- VIVAnews/ Muhamad Solihin
VIVAnews - Pusat Pelaporan dan Analisis Transaksi Keuangan (PPATK) secara resmi menyampaikan surat rekomendasi mengenai usulan pembatasan transaksi tunai maksimal Rp100juta kepada Kementerian Keuangan dan Bank Indonesia.
"Saat ini, kabarnya masih dalam proses pengkajian," kata Wakil Ketua PPATK, Agus Santoso kepada VIVAnews Senin, 17 Desember 2012.
Agus menuturkan, rekomendasi pembatasan transaksi tunai saat ini masih dikaji di Badan Kebijakan Fiskal, Kemenkeu di bawah pimpinan Bambang Brodjonegoro dan Deputi Sistem Pembayaran BI di bawah Deputi Gubernur BI, Ronald Waas.

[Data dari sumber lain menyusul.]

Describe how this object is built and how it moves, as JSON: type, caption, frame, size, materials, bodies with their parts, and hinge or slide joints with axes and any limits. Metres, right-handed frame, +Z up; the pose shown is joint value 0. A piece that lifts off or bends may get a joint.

Sebelumnya, Agus menuturkan, latar belakang usulan PPATK ini adalah melihat kecenderungan modus tindak pidana pencucian uang (TPPU) dengan tindak pidana asal yakni korupsi sudah marak dilakukan dengan cara tunai.
"Karena itu sudah mendesak untuk dilakukan pengaturan pembatasan transaksi tunai maksimal Rp100juta, sedangkan selebihnya dapat diselesaikan melalui transfer antarrekening," ujar Agus.

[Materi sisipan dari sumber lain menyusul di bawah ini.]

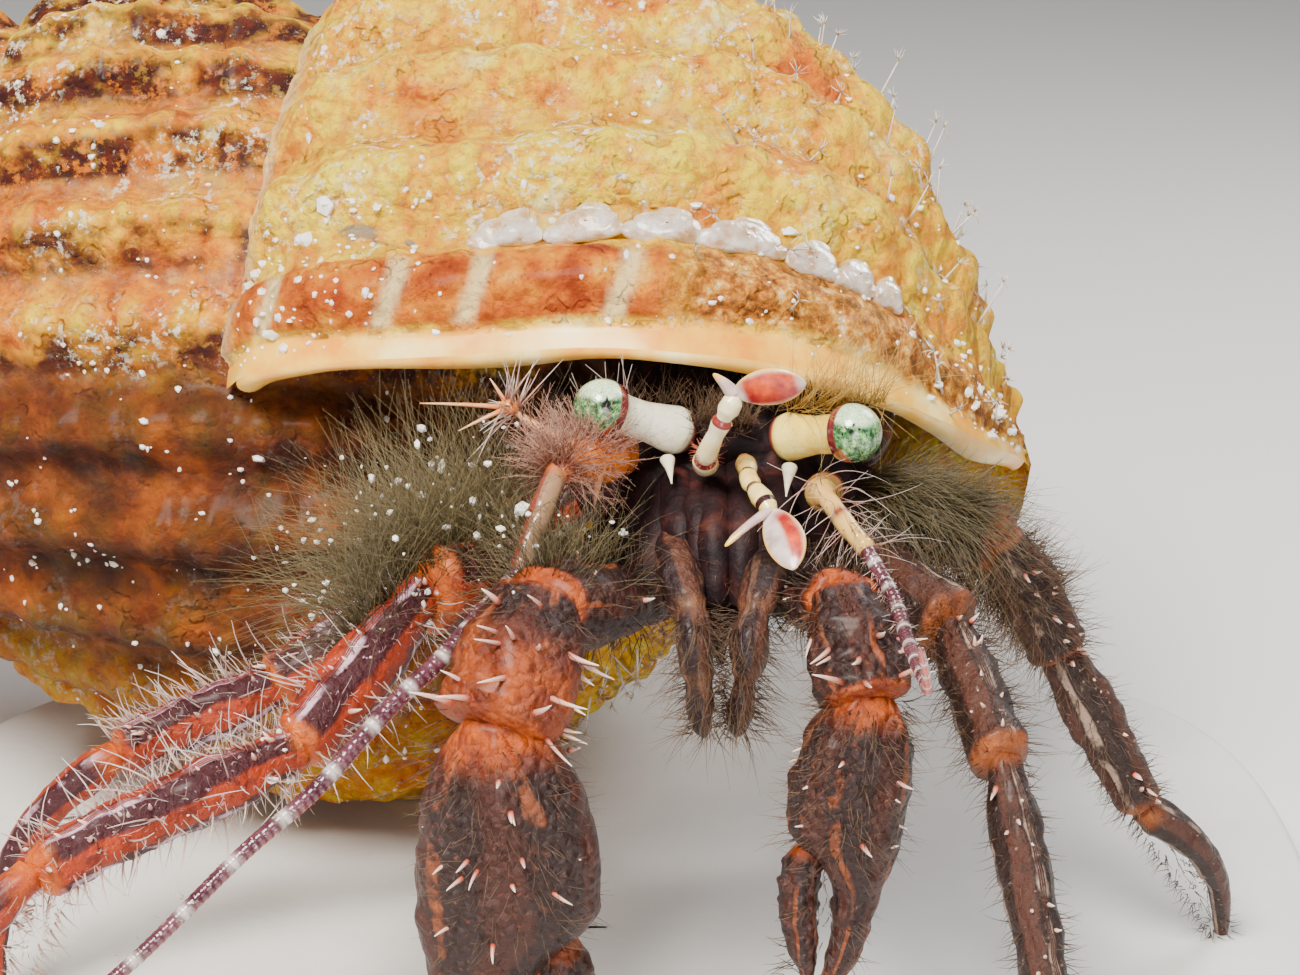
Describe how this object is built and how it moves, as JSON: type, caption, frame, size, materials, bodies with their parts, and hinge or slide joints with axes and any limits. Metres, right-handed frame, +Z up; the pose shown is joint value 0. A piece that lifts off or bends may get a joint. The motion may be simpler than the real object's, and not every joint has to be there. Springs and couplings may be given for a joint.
{
  "type": "hermit crab in a whelk-like shell, standing model",
  "caption": "Hermit crab looking out from under the lip of a ribbed spiral shell, eyes and feelers raised, standing on its leg tips on a plain board.",
  "frame": {"origin": "middle of the footprint of the bounding box, on the ground", "axes": "+X to the animal's left, +Y to its back, +Z up"},
  "size_m": [0.0448, 0.0372, 0.0208],
  "materials": {
    "shell": "semi-matte, ribbed and encrusted",
    "body": "glossy cuticle",
    "abdomen": "soft skin",
    "cornea": "wet gloss",
    "eyestalk": "glossy cuticle",
    "antennule": "glossy cuticle",
    "antenna": "glossy cuticle",
    "claw": "glossy cuticle with spines",
    "leg": "glossy striped cuticle",
    "stand": "matte pale board"
  },
  "bodies": {
    "root": {"abdomen": "abdomen", "antenna_1_left": "antenna", "antenna_1_right": "antenna", "antenna_2_left": "antenna", "antenna_2_right": "antenna", "antenna_3_left": "antenna", "antenna_3_right": "antenna", "antenna_4_left": "antenna", "antenna_4_right": "antenna", "antenna_base_left": "antenna", "antenna_base_right": "antenna", "antennule_fan_left": "antennule", "antennule_fan_right": "antennule", "antennule_left": "antennule", "antennule_right": "antennule", "carapace": "body", "claw_arm_left": "claw", "claw_arm_right": "claw", "claw_finger_left": "claw", "claw_finger_right": "claw", "claw_palm_left": "claw", "claw_palm_right": "claw", "claw_wrist_left": "claw", "claw_wrist_right": "claw", "cornea_left": "cornea", "cornea_right": "cornea", "eye_scale_left": "eyestalk", "eye_scale_right": "eyestalk", "eyestalk_left": "eyestalk", "eyestalk_right": "eyestalk", "leg1_knee_left": "leg", "leg1_knee_right": "leg", "leg1_shin_left": "leg", "leg1_shin_right": "leg", "leg1_toe_left": "leg", "leg1_toe_right": "leg", "leg1_upper_left": "leg", "leg1_upper_right": "leg", "leg2_knee_left": "leg", "leg2_knee_right": "leg", "leg2_shin_left": "leg", "leg2_shin_right": "leg", "leg2_toe_left": "leg", "leg2_toe_right": "leg", "leg2_upper_left": "leg", "leg2_upper_right": "leg", "maxilliped_left": "body", "maxilliped_right": "body", "rear_leg_left": "leg", "rear_leg_right": "leg", "shell": "shell", "stand_base": "stand", "thorax": "body"}
  },
  "joints": []
}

Menurut mantan Deputi Direktur Hukum BI itu, aturan pembatasan transaksi tunai ini bukanlah aturan yang membatasi hak-hak rakyat. Tapi mengarahkan masyarakat agar bertransaksi menggunakan rekening bank.
Sebab itu, lanjut Agus, ketentuan pembatasan ini tidak perlu menjadi muatan Undang-undang, namun cukup diatur dalam Peraturan BI (PBI) yang mengatur bank-bank agar tidak melayani setoran/penarikan tunai di atas Rp100juta.

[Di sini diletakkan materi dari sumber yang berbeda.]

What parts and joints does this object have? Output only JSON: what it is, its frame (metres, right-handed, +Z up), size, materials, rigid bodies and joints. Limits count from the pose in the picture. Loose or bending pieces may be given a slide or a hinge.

Agus mengatakan bahwa pembatasan ini, juga sejalan dengan program BI untuk menjalankan program financial inclusion dan less cash society. Financial inclusion adalah BI mencoba membangun bank mindedness di masyarakat agar seluruh lapisan masyarakat terlayani oleh bank.
Sementara itu, program less cash society, BI mendorong agar transaksi pembayaran sebanyak mungkin menggunakan kartu (card base transaction). "Jadi usulan pembatasan transaksi tunai Rp100juta ini sejalan dengan program BI," tandasnya.